Anyway, here's what I know:
* The problem is that when I run "bmake extract" as root on macOS
Sierra (10.12.3), the files in the distfile are extracted with
/usr/bin/tar with their modes preserved, and tar's "-p" option was
not specified. The modes of the files in the distfile are all group-
and world-writable. The install logic of the package's source
distribution preserves the file mode of some of the extracted files
that are not built (e.g., header files) when it installs them. With
PKG_DEVELOPER=yes, the permissions check on the installed files fails
because some of the files are group- and world-writable (because they
were that way in the distfile, the mode was preserved on extraction,
and the mode was preserved when installed).
* I submitted a patch to correct the file permissions post install.
* It was noted that preserving group- and world-writable file mode bits
on extraction is a security issue as things are right now in pkgsrc
because an unprivileged user could modify those files.
* macOS Sierra's /usr/bin/tar is bsdtar 2.8.3, and it preserves modes on
extraction when run as root without the "-p" option.
* pkgsrc-current's archivers/bsdtar is version 3.3.1, and it has the
same behavior as macOS Sierra's /usr/bin/tar; that is, it preserves
modes on extraction when run as root without the "-p" option.
* NetBSD 6 stable's /bin/tar does not have the same behavior as macOS
Sierra's /usr/bin/tar nor pkgsrc-current's archivers/bsdtar; that is,
it does not preserve modes on extraction when run as root without the
"-p" option.
* If I set EXTRACT_USING=pax, file modes are not preserved on extraction
when run as root, and the package installs successfully with
PKG_DEVELOPER=yes.
* I submitted a patch to change the EXTRACT_USING default on Darwin from
nbtar to pax.
> > where it says in the extract phase section about the EXTRACT_USING
> > variable:
> >
> > This variable can be set to bsdtar, gtar, nbtar (which is the default
> > value), pax, or an absolute pathname pointing to the command with
> > which tar archives should be extracted. It is preferred to choose
> > bsdtar over gtar if NetBSD's pax-as-tar is not good enough.
>
> pkgsrc distinguishes between a user-settable variable, a
> package-settable variable, and more or less per-OS infrastructure.

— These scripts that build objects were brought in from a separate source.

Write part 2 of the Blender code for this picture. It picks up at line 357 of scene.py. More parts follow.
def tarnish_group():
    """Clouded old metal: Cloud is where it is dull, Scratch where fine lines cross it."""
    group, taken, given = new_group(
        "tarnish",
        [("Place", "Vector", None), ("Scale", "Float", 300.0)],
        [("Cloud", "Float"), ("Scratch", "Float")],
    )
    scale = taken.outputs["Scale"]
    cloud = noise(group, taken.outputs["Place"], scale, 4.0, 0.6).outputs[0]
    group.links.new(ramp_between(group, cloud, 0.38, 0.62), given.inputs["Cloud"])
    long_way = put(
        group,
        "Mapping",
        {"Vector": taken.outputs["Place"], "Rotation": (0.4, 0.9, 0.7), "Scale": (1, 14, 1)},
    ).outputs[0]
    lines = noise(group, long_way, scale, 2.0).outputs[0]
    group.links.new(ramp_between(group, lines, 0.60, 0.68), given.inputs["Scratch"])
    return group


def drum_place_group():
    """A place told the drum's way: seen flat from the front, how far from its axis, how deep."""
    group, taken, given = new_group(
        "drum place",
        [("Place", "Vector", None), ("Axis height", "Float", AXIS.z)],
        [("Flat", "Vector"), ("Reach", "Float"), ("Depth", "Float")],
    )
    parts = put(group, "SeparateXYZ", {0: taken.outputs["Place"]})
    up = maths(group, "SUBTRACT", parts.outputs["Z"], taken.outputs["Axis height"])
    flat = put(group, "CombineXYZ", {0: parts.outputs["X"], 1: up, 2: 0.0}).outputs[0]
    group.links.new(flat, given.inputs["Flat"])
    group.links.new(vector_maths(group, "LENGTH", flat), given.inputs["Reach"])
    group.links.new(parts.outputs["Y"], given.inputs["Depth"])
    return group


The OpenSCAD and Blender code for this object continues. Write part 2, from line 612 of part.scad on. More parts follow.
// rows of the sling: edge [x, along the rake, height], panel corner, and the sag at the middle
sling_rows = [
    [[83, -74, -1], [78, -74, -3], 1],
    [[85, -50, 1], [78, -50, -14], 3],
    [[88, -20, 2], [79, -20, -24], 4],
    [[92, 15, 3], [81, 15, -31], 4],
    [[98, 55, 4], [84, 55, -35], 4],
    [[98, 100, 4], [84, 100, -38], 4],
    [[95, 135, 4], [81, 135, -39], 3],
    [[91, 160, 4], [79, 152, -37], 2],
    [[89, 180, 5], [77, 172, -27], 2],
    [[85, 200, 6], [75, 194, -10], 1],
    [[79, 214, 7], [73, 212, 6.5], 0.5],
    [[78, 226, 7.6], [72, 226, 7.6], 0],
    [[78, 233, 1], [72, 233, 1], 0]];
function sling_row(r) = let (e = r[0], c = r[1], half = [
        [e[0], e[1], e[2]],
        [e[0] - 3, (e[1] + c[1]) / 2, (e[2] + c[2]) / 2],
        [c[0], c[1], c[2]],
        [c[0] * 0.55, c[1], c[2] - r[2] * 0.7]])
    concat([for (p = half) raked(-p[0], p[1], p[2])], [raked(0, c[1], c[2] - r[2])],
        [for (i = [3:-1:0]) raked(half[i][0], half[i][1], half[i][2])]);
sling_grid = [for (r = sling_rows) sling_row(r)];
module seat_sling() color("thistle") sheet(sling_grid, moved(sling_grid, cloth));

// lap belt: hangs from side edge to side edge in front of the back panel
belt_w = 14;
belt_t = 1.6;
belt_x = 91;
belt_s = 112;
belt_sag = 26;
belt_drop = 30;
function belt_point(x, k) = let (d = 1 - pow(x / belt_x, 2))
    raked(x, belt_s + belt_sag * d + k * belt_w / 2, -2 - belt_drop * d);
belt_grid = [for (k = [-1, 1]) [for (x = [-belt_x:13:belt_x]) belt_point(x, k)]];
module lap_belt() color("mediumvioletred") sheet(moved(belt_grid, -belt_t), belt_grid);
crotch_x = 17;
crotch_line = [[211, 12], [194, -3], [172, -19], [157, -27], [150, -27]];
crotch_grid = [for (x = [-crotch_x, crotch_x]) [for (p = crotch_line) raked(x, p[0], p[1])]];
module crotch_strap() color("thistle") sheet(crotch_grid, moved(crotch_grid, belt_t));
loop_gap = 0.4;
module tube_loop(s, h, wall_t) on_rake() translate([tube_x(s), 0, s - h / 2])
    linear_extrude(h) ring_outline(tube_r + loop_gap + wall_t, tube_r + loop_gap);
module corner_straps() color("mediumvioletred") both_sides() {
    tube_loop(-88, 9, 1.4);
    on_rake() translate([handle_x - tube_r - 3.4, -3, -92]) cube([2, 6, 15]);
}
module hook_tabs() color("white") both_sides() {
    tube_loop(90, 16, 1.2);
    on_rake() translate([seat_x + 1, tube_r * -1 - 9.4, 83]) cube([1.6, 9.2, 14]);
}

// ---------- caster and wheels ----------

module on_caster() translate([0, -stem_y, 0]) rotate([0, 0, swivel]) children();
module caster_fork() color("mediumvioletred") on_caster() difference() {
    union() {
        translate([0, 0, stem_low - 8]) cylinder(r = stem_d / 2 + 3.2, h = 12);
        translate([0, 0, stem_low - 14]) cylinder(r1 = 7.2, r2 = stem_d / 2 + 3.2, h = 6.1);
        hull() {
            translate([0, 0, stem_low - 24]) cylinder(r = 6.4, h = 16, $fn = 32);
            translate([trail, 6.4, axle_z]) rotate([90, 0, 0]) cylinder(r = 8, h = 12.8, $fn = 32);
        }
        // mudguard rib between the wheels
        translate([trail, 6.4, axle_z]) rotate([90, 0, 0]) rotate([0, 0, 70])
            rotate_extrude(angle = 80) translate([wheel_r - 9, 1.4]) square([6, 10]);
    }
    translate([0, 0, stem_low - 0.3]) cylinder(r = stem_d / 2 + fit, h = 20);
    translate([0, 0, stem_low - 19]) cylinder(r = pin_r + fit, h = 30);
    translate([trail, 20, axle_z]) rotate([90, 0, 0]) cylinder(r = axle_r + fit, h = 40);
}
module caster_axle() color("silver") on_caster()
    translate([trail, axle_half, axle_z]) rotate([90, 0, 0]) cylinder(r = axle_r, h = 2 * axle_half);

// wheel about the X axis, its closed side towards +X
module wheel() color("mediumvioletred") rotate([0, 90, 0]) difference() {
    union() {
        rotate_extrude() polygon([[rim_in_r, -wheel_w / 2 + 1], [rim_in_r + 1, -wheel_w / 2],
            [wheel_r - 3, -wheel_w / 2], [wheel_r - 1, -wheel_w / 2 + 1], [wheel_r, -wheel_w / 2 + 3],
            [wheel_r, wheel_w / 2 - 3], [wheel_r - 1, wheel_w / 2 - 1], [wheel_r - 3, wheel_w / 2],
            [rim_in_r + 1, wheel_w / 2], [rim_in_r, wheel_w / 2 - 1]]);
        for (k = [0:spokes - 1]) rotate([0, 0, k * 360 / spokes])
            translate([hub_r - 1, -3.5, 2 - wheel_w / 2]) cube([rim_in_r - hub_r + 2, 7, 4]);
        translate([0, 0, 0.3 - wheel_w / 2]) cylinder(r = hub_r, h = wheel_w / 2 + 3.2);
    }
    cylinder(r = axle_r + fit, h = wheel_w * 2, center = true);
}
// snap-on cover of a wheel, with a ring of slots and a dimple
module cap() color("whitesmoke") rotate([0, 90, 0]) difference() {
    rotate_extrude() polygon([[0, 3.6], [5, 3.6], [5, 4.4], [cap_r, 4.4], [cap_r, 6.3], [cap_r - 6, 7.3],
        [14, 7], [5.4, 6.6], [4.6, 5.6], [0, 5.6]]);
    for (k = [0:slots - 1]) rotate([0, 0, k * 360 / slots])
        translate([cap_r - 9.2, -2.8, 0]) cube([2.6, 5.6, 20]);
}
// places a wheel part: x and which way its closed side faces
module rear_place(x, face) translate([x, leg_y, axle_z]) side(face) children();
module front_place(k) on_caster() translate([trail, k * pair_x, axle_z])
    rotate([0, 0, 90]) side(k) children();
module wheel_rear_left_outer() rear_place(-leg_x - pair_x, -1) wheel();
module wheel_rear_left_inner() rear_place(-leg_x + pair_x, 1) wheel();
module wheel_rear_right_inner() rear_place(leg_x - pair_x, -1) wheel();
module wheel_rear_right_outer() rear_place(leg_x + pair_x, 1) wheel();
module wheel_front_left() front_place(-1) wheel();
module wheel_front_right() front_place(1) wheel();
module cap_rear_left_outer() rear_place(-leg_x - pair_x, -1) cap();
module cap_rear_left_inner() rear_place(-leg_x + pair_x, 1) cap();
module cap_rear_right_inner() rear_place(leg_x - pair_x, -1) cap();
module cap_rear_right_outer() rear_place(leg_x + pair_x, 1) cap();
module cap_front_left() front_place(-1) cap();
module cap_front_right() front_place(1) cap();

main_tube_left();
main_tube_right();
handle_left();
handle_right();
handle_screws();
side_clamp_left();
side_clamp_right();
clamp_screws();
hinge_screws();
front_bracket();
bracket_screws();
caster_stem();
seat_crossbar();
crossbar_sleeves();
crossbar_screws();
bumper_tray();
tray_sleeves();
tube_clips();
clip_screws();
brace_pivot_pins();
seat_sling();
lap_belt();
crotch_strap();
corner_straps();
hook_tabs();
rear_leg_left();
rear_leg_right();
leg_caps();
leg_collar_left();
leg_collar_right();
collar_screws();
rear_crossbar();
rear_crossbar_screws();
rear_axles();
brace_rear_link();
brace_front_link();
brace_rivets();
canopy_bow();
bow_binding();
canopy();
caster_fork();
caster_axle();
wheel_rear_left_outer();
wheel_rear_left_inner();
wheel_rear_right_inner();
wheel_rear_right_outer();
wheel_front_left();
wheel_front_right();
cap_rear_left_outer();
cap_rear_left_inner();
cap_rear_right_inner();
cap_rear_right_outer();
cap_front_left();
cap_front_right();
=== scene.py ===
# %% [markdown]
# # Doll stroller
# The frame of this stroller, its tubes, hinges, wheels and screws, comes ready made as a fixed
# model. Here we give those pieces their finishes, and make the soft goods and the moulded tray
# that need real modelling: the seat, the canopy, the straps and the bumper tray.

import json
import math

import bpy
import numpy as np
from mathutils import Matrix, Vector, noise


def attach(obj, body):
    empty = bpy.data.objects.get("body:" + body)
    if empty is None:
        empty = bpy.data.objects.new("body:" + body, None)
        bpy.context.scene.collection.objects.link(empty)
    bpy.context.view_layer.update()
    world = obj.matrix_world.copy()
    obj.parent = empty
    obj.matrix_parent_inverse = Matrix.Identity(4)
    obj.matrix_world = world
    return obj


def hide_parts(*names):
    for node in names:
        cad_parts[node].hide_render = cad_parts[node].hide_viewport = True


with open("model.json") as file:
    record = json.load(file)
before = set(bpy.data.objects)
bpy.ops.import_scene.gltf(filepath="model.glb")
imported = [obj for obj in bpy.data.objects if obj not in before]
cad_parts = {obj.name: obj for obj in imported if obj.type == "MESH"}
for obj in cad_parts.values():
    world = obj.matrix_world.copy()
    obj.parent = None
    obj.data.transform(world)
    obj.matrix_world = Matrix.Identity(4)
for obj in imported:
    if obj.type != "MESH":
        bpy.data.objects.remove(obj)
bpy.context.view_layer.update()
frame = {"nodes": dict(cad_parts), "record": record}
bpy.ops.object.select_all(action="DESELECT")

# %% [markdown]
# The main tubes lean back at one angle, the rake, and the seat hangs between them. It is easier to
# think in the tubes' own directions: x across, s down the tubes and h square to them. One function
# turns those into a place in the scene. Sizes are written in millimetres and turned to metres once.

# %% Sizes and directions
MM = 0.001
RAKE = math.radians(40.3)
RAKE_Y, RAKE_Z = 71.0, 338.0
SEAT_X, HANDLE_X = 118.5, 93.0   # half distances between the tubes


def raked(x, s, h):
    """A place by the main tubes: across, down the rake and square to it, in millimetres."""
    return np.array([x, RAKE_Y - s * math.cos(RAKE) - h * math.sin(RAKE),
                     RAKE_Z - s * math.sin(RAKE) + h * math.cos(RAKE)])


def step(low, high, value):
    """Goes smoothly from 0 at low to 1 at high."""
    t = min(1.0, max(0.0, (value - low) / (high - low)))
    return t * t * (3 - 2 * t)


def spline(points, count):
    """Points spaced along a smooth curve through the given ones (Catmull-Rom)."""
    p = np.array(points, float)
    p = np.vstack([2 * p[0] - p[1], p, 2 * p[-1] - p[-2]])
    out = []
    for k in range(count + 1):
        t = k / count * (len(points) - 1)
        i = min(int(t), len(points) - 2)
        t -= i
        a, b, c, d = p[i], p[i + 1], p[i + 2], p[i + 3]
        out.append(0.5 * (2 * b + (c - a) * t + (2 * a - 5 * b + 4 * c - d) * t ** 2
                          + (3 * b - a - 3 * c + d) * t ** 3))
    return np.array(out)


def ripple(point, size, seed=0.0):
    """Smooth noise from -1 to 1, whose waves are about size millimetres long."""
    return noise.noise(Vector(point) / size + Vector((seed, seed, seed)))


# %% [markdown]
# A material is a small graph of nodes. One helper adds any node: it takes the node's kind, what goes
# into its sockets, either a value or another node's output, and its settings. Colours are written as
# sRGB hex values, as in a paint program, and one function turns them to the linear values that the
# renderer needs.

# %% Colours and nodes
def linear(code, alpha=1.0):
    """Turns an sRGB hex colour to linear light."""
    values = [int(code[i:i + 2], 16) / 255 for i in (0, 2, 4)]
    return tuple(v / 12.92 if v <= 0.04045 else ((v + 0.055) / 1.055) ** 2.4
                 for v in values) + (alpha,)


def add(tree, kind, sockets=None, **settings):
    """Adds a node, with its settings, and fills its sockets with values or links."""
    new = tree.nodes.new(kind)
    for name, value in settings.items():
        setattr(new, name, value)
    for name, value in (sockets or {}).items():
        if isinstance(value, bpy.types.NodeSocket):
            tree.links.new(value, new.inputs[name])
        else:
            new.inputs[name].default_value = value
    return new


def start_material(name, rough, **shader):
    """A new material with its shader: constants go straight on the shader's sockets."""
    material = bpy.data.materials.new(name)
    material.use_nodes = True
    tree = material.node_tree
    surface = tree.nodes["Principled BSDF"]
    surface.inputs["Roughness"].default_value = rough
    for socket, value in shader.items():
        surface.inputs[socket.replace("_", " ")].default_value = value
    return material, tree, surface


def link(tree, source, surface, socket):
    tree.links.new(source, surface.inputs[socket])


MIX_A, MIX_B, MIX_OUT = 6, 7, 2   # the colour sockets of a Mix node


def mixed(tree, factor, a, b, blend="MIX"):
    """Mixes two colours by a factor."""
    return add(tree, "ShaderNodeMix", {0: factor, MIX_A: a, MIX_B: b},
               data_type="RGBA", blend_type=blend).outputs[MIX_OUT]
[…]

> EXTRACT_USING seems to be for pkgsrc makefiles.
>
> I think the real problem is that the Mac tar is broken and we need to
> avoid using it.
>
> You could try commenting out the TOOLS_PLATFORM.tar line in
> mk/tools/tools.Darwin.mk, and see what happens.
I'd be willing to do that if that's what would be accepted, but I feel
like I need to know what would be accepted so I don't keep spending
effort doing things that are ultimately not accepted.
> > (If pax could be the default on all operating systems, then that would
> > be a simpler change and a simpler change to document. pax is part of
> > POSIX.1-2008 [1], whereas tar is not. But I didn't want to change the
> > default on all operating systems since I didn't know what the fallout
> > might be from that.)
> >
> > [1] http://pubs.opengroup.org/onlinepubs/9699919799/utilities/pax.html
>
> That seems preferable.
>
> One suggestion is that if you wrote a test for writable files as a
> PKG_DEVELOPER test, we could fine out how widespread this is.
> On NetBSD 7, www/serf unpacks without writable files, both as a regular
> user and as root. That's using /bin/tar, which is the same binary as
> pax an cpio.
I can see value in such a test. What would it check for? Just group-
or world-writable files? Other things (e.g., setuid or setgid files)?